Let me
get this out of the way immediately: I loved this movie. I got it as a DVD rental from Netflix, and I
thought the story was just extraordinary.
I was drawn in the whole time, the performances are wonderful (Glenn
Close, obviously, but everyone else is also great,) and I’m still turning it
over in my head.
For
nearly 40 years, Joan has been “the woman behind the man,” the wife of celebrated
literary genius Joe. When Joe wins the Nobel
Prize for literature, he and Joan (and their adult son David) fly to Stockholm
together for the ceremony, and over the course of several days – filled with
fawning functions, Joe’s charm-the-room anecdoctes, and Joan being the wife on
Joe’s arm to be trotted out for introductions – the fundamental condition of
their relationship and Joe’s career comes to a boiling point.
Really
fascinating. I’ve never read the book
this film is based on, never even heard of it before seeing this movie, but now
I really want to read it. The way the
lives of the characters are revealed gradually, between the present-day scenes
and a series of flashbacks from early in Joe and Joan’s relationship, is done
so deftly. There’s a whole ecosystem of
complicated emotion tangled up within this family, and I love digging through
it. The story takes us in interesting
directions, some of which I didn’t see coming.
As I was
watching Close’s excellent performance as Joan in this movie, a certain phrase
came to mind, “life of quiet desperation,” and as I thought it, it occurred to
me that the vast majority of fictional characters who make me think of this
phrase are female. Interesting, when the
full quote from Henry David Thoreau refers to “the mass of men.” But there’s something in that phrase that
resonates so strongly in me with a number of female characters, the ones who’ve
always occupied the places they’re “supposed to,” following the rules but
finding that it brings them no contentment or fulfillment, no security, no promised
reward for the dutiful wife and devoted mother.
Joan fits
into this space for me, but in a way that I don’t often see. The restlessness is there, and the
discontentment. You see it in the way
Joan makes eye contact with another “wife” in the room as a group of Nobel
winners are rubbing elbows together, in her posture every time Joe beckons her
from across the room to be presented to another Someone Important.

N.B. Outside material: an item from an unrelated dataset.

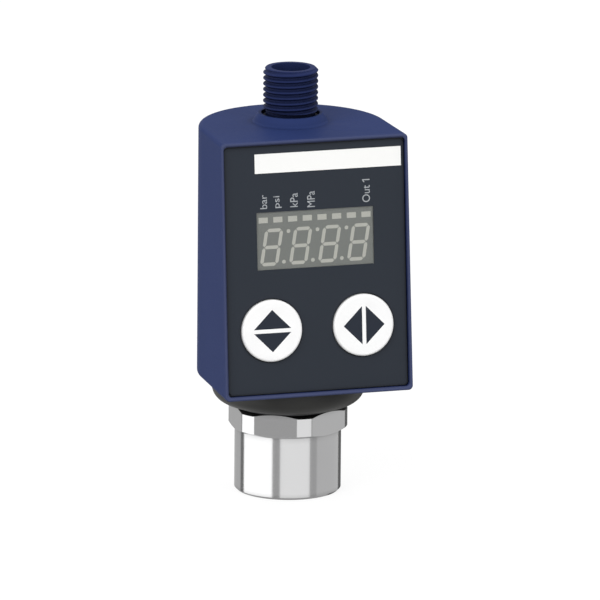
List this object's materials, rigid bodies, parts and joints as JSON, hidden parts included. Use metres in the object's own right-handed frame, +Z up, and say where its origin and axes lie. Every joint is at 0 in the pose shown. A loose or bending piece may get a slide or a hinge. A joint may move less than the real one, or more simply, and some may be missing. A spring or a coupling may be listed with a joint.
{
  "type": "pressure sensor",
  "caption": "Electronic pressure sensor: steel port with a hexagon and female thread, blue head that turns on it, digit display, round keys and a round plug connector on top.",
  "frame": {"origin": "centre of the port's lower face, on the axis of its thread", "axes": "+Z up along the port's axis to the plug connector, -Y towards the reader of the display"},
  "size_m": [0.0422, 0.0415, 0.0937],
  "materials": {
    "port_steel": "turned stainless steel, fine satin",
    "plain_steel": "plain steel",
    "spring_steel": "dark phosphated spring steel",
    "slip_plastic": "black low friction plastic",
    "seal_rubber": "black fluoroelastomer",
    "cell_ceramic": "white alumina ceramic",
    "contact_metal": "gold plated",
    "circuit_board": "green solder mask",
    "chip_plastic": "black moulded package",
    "header_plastic": "black",
    "collar_plastic": "black glass filled plastic, satin",
    "housing_plastic": "dark blue moulded plastic, satin",
    "connector_plastic": "dark blue moulded plastic, satin",
    "carrier_plastic": "black",
    "label_foil": "slate printed foil, satin",
    "strip_foil": "white foil, satin",
    "window_clear": "clear foil",
    "plate_plastic": "slate moulded plastic",
    "display_plastic": "grey",
    "light_segment": "pale diffusing resin",
    "lead_film": "amber film",
    "key_plastic": "white moulded plastic, satin",
    "arrow_plastic": "dark inlaid plastic",
    "plunger_plastic": "black",
    "switch_plastic": "dark grey"
  },
  "bodies": {
    "port": {"process_port": "port_steel", "stop_pin": "plain_steel", "thrust_washer": "slip_plastic", "cell_seal": "seal_rubber", "pressure_cell": "cell_ceramic", "cell_clamp_ring": "plain_steel", "cell_pins": "contact_metal", "cell_board": "circuit_board", "signal_chip": "chip_plastic", "lead_plug": "header_plastic", "slip_washer": "slip_plastic", "retaining_ring": "spring_steel"},
    "head": {"base_collar": "collar_plastic", "neck_seal": "seal_rubber", "housing": "housing_plastic", "connector_shell": "connector_plastic", "connector_seal": "seal_rubber", "contact_carrier": "carrier_plastic", "contact_pins": "contact_metal", "front_label": "label_foil", "marking_strip": "strip_foil", "display_window": "window_clear", "front_plate": "plate_plastic", "display_module": "display_plastic", "digit_segments": "light_segment", "digit_dots": "light_segment", "unit_bars": "light_segment", "display_board": "circuit_board", "board_screws": "plain_steel", "main_board": "circuit_board", "board_header": "header_plastic", "board_pins": "contact_metal", "processor_chip": "chip_plastic", "signal_lead": "lead_film", "left_key_gasket": "seal_rubber", "left_switch": "switch_plastic", "right_key_gasket": "seal_rubber", "right_switch": "switch_plastic"},
    "left_button": {"left_key": "key_plastic", "left_key_arrows": "arrow_plastic", "left_plunger": "plunger_plastic"},
    "right_button": {"right_key": "key_plastic", "right_key_arrows": "arrow_plastic", "right_plunger": "plunger_plastic"}
  },
  "joints": [
    {"name": "head_turn", "type": "hinge", "parent": "port", "child": "head", "pos_m": [0, 0, 0.0227], "axis": [0, 0, 1], "range_deg": [-150, 150], "deforming": ["signal_lead"]},
    {"name": "left_key_press", "type": "slide", "parent": "head", "child": "left_button", "axis": [0, 0.9952, -0.0976], "range_m": [0, 0.0005], "stiffness_N_per_m": 2000, "springref_m": -0.0005},
    {"name": "right_key_press", "type": "slide", "parent": "head", "child": "right_button", "axis": [0, 0.9952, -0.0976], "range_m": [0, 0.0005], "stiffness_N_per_m": 2000, "springref_m": -0.0005}
  ]
}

But she’s at the same time so composed, so
pragmatic, so without rancor. Multiple
times during the film, someone offers her the bait and she doesn’t take
it. She’s like a Cheshire cat of
repressed female rage, smiling and demurring whenever anyone tries to get her
to acknowledge the bullshit that’s clearly all around her, that she herself fully
recognizes (give her a little credit, thank you very much) but refuses to give
voice to. Again, my go-to word is
“fascinating.”
Undoubtedly,
it’s 100% Close’s show, and I see why she’s the one who’s pulled ahead in the
Lead Actress race (side note: while I’m
guessing she’s got the award in the bag at this point, this is another film
where I wish it was even more recognized than that very well-deserved
nomination.) But as I said, the other
actors do fine work as well. Jonathan
Pryce is pitch-perfect as Joe, by which I mean infuriating in such an insidious
way, and Christian Slater is just the right amount of thirsty as a would-be
biographer sniffing around the family. Downton Abbey’s Elizabeth McGovern does
a nice job in a small role, and special shoutout to Annie Starke (a new face
for me) and Harry Lloyd (Son of Mine or Herbert Pocket, take your pick) as the
younger versions of Joan and Joe. The
flashbacks are so excellently used and tell so
much about these two and what their relationship is.
Warnings
Language,
brief sexual content, drinking/smoking, and brief drug references.